Tom Foreman | BIO
Reporter's Note: President Obama has pledged to find a victory in Afghanistan. I suspect I know where one is: Hiding beneath oceans of water across the border in Pakistan.
Dear Mr. President,
An interesting difference between the way humans and computers play chess is that a human will almost always choose the move that appears the most forceful, while a computer will choose the move that leads most swiftly to checkmate, even if it appears to be minor.
How can such an important moment seem minor? (Oh, wouldn’t Beth Worshinsky like to have known when she turned down my invitation to the Spring Dance!) Let’s say that you and I are playing hide and go seek late in the day. (Which, we can do if you like. Just give me a call. And no letting the Secret Service help you hide!) If I wear a dark sweatshirt and blue jeans, you might not even notice. But if we’re having so much fun that we keep playing well after dark, my “minor” choice of clothing could become a “major” factor as you struggle to see me in the growing shadows.
Which brings us to Pakistan, where 15 million people have been affected by flooding. You have plenty of other pressing issues on your plate: Gay marriage, immigration, the economy, and of course that troubling election this fall. Pakistan, however, has loomed large on the horizon of almost all of our Homeland Security concerns. We have talked endlessly about the need for military cooperation, drone attacks on Taliban camps hidden on Pakistani land, about safeguarding Pakistani nukes, and on and on and on.
And now is the time for a quiet, but critically important, move. I think we need to help. I think we need to help in a big way, in a sustained way, and despite the fact that we are facing our own economic problems here. Not because we’re good folks, or out of any sense of altruism, although those are nice things, too. But because the quiet good of helping people in need may move us closer to the victory we want, than many of the forceful moves we have played so far.

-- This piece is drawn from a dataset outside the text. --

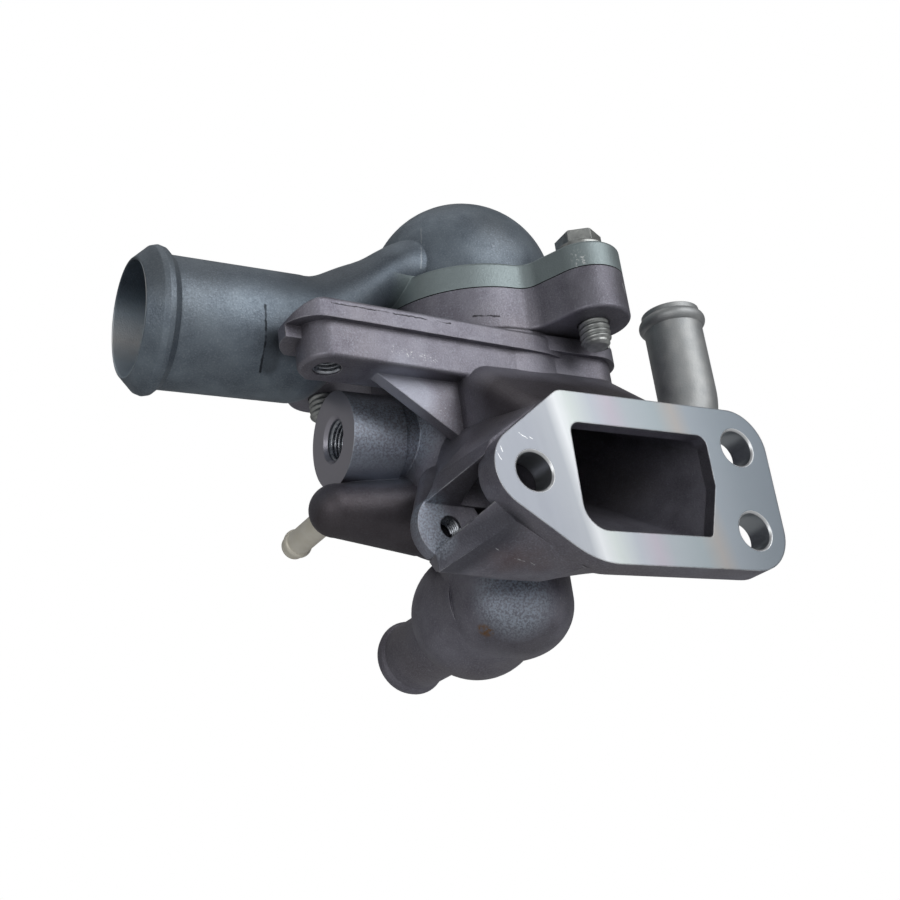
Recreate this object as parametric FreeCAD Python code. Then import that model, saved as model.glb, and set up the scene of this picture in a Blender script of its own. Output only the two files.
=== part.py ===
import FreeCAD, Part
import math
import os

# Engine coolant housing with its regulator insert, in millimetres.
# The origin is the middle of the inlet port, on the machined face of the inlet flange.
# X runs along the flange, away from the hose spigot. Y runs from the flange into the housing.
# Z runs up along the axis of the regulator insert.

V = FreeCAD.Vector
UP = V(0, 0, 1)
RIGHT = V(1, 0, 0)
BACK = V(0, 1, 0)

# Inlet flange
flange_thickness = 7.0
flange_half_height = 20.3
flange_right = 37.6
flange_corner_radius = 10.2
flange_nose_radius = 9.9
flange_nose_tip = -47.3
flange_top_left = -21.3
flange_bottom_left = -17.9
flange_top_left_radius = 4.0
flange_bottom_left_radius = 20.0
flange_hole_radius = 4.5
flange_hole_chamfer = 0.45
bolt_room_radius = 7.8
bolt_room_depth = 12.5
left_hole_x = -30.5
right_hole_x = 28.6
right_hole_spacing = 21.0

# Inlet port in the flange
port_half_width = 19.3
port_half_height = 12.7
port_corner_radius = 2.6
port_low_left_radius = 6.0
port_right_slant = 4.0

# Regulator axis, joint between body and cover, and column
axis_x = -7.5
axis_y = 54.0
joint_z = 62.8
column_radius = 27.6
body_flange_thickness = 11.9
column_foot_z = 4.0
column_foot_radius = 11.0
chamber_radius = 22.3
chamber_floor_z = 13.4
counterbore_radius = 24.3
counterbore_depth = 3.2

# Ears and cover bolts: each ear by its angle about the axis and its distance from it
ear_radius = 9.7
front_ear_angle = -65.6
front_ear_distance = 38.1
left_ear_angle = 147.1
left_ear_distance = 40.7
right_ear_angle = 41.0
right_ear_distance = 38.5
ear_web_half_width = 9.2
ear_fillet = 5.0
ear_edge_radius = 0.8
bolt_radius = 4.0
bolt_head_flats = 9.4
bolt_head_height = 6.1
bolt_flange_radius = 6.5
bolt_flange_rim = 1.4
bolt_flange_height = 3.0
bolt_flange_top_radius = 4.2
bolt_head_turn = 28.0
bolt_head_chamfer = 1.0
bolt_length = 25.6
bolt_end_chamfer = 0.8
bolt_thread_clearance = 0.05
cover_hole_clearance = 0.5
spot_face_radius = 7.8
spot_face_room = 14.0

# Inlet duct between flange and column
duct_wall = 4.6
duct_left = -28.0
duct_right = 21.2
duct_top = 40.2
duct_bottom = -12.4
duct_end_bottom = -5.0
duct_shoulder_y = 27.6
duct_corner_radius = 7.0
duct_end_y = 46.0
passage_low = 15.0
passage_high = 36.0
passage_narrowing = 4.0

# Bracket arm along the front, its lip and its rib
arm_end_x = -61.8
arm_y = 31.2
arm_end_radius = 6.9
arm_bottom_z = 35.5
arm_lip_bottom_z = 44.7
arm_lip_top_z = 50.1
arm_lip_overhang = 1.5
arm_lip_reach = 2.3
arm_lip_round = 1.2
arm_lip_fall_radius = 14.0
arm_edge_radius = 1.0
arm_rim_bottom_z = 41.6
arm_rim_set_back = 2.0
arm_back_y = 38.0
arm_hole_radius = 3.4
arm_hole_depth = 9.0
rib_front_y = 30.0
rib_thickness = 3.4
rib_tip_x = -51.0
rib_foot_z = 20.5

# Sensor boss on the left of the column
boss_radius = 12.3
boss_collar_length = 14.4
boss_root_radius = 11.5
boss_face_x = -50.9
boss_z = 28.5
boss_hole_radius = 5.2
boss_hole_chamfer = 0.9

# Small return boss below the sensor boss, with its pipe
return_z = 9.8
return_end_x = -52.0
return_end_radius = 6.6
return_root_radius = 10.0
return_root_x = -30.0
return_pipe_radius = 3.25
return_pipe_bore = 2.35
return_pipe_length = 24.0
return_pipe_bead = 0.6
return_drill_radius = 2.4

# Lug with a hole, behind the flange nose, and the skirt that carries it
lug_x = -41.1
lug_z = -6.1
lug_front_y = 20.0
lug_back_y = 23.6
lug_root_y = 38.0
lug_radius = 8.2
lug_root_radius = 8.0
lug_hole_radius = 2.6
lug_hole_depth = 6.0
web_set_in = 2.0
web_inner_x = -16.0
skirt_inner_x = -6.0

# Bypass bulb at the foot of the column: an upright front lobe and a round back lobe
bulb_front_x = -6.8
bulb_front_radius = 16.4
bulb_bottom_z = -26.2
bulb_foot_radius = 13.0
bulb_roof_z = 3.6
bulb_wall = 3.4
bulb_back_x = -9.0
bulb_back_y = 66.0
bulb_back_z = -11.4
bulb_back_radius = 16.9

# Hose outlet from the bulb to the back
outlet_x = -10.8
outlet_z = -13.8
outlet_radius = 9.3
outlet_bore = 7.2
outlet_end_y = 104.0
outlet_bead_height = 1.0
outlet_bead_width = 4.0
outlet_nose_length = 2.6
bypass_seat_radius = 9.5

# Hose cover: dome, neck and spigot
cover_flange_thickness = 7.2
dome_radius = 25.3
dome_rise = 12.8
cover_wall = 3.4
neck_clearance = 0.6
spigot_z = 55.3
spigot_radius = 16.2
spigot_bore = 13.9
spigot_mouth_x = -100.9
spigot_start_x = -60.0
spigot_bead_height = 1.9
spigot_bead_width = 4.6
spigot_nose_length = 3.4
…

Mind you, I’m not against forceful moves. Sometimes they are absolutely the right choice. (For example, when that bonehead in the blue Saab cut me off on the Beltway, and was just crying to be blocked from the next exit…ha ha ha!) We could hardly have stood by the flaming wreckage of Pearl Harbor and contemplated bigger aid packages to Japan. But tearing down enemies is often best when it is book-ended by building friends, or at least by giving people a reason to want to be our friends.
We can’t be patsies. We can’t fix all the worries of everyone in the world. But in times of duress, when others are facing calamity, we can show our greatness, our generosity, and the American spirit that for so very long made us admired and respected around the globe. That might make the people in Pakistan a little more inclined to support our efforts and in neighboring Afghanistan; a little less inclined to harbor the Taliban.
Sure it is tough, an incremental step, and we can’t ignore our own problems in the process. But it’s worth it. Because big moves make headlines, but sometimes small moves are the ones that win wars.